Lucas Micheloud, de la Asociación Argentina de Abogados Ambientalistas, ha declarado que “esto es mucho más que un problema hidrológico”, y que «los frecuentes incendios están convirtiendo los bosques tropicales, ricos en recursos, en sabanas».
Pero quizás la consecuencia más grave de todas estas variaciones climáticas es que sobran indicadores de que la sequía puede durar mucho tiempo. Aunque imprecisable, porque la generalizada opinión de los expertos coincide en que el actual cambio climático ya está impidiendo hacer predicciones precisas.
También son de temer las durísimas consecuencias que se consideran inevitables e irreversibles: que sequías como la actual se repitan en el futuro y provoquen cambios en el ecosistema argentino que podrían ser irreversibles.
Lo cierto es que todo indica que esta sequía puede llegar a ser muy larga, y devenir una constante que afectará a gran parte de Sudamérica. De hecho ya viene siendo cada vez más frecuente, más duradera y más intensa.
Y esa es la amenaza concreta, especialmente para nuestro país, que en materia ambiental hay que reconocer que está muy atrasado y –pareciera– con las manos atadas. Al punto de que se declaró una emergencia de seis meses en la región del río Paraná, debido a la peor sequía de los últimos 77 años, pero fue sólo un documento.
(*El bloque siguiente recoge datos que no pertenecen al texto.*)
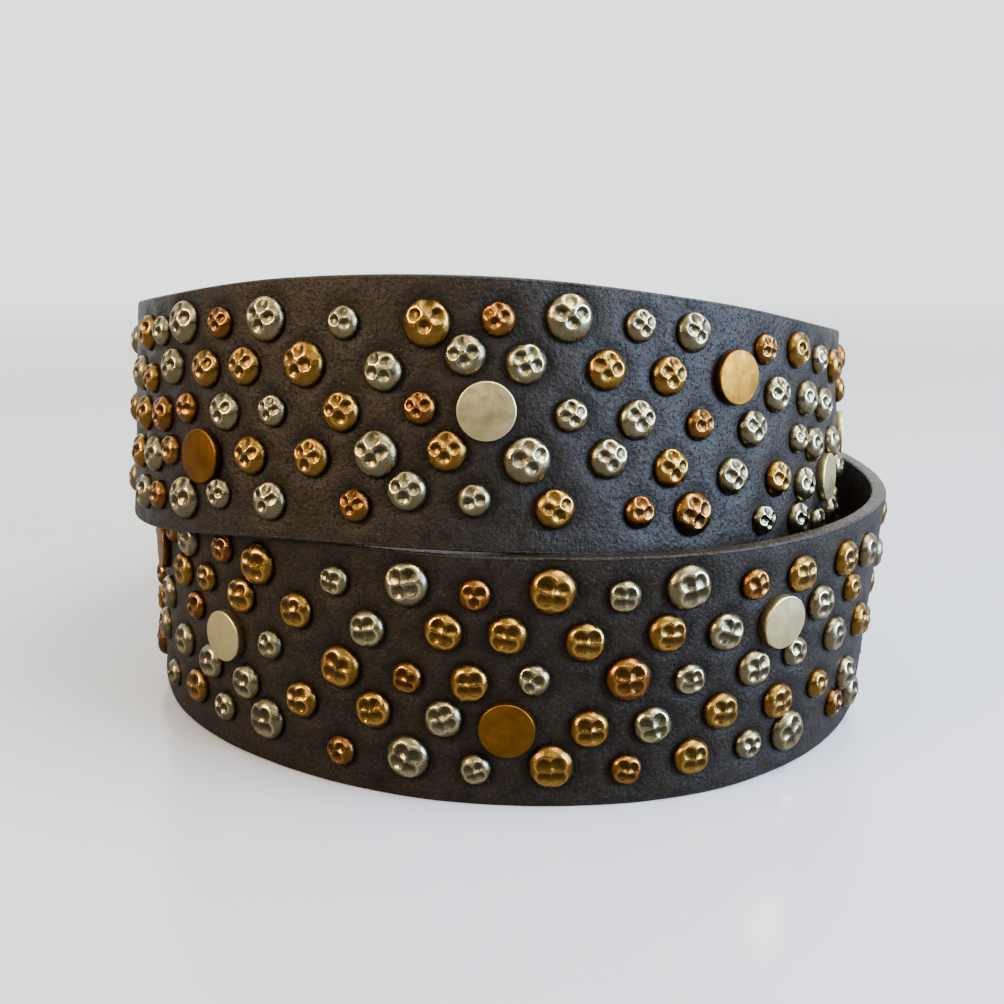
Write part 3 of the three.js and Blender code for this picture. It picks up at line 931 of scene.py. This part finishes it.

Y es que es evidente que todavía las autoridades ambientales argentinas no reaccionan. Lo que no es de extrañar, ya que llevamos por lo menos dos años continuados de incendios intencionales en todas las islas y riberas del Delta y en las costas de las provincias de Buenos Aires, Santa Fe y Entre Ríos, y la piromanía forestal crece en lugar de atenuarse. El cálculo que algunos conocedores manejan es que ya se llevan perdidas entre uno y tres millones de hectáreas. Y encima en los pocos bosques que aún quedan en Salta, Chaco, Santiago del Estero y Formosa –lo ha escrito esta columna– ahora se anuncian proyectos industriales de durmientes de quebracho y maderas duras para reponer vías férreas, y con argumentos poco serios, insostenibles. La verdad sea dicha, y aunque duela: la Argentina no tiene política ambiental efectiva. Sarasa sobra, pero del urgente cuidado ecológico integral que le urge a esta nación, bien gracias.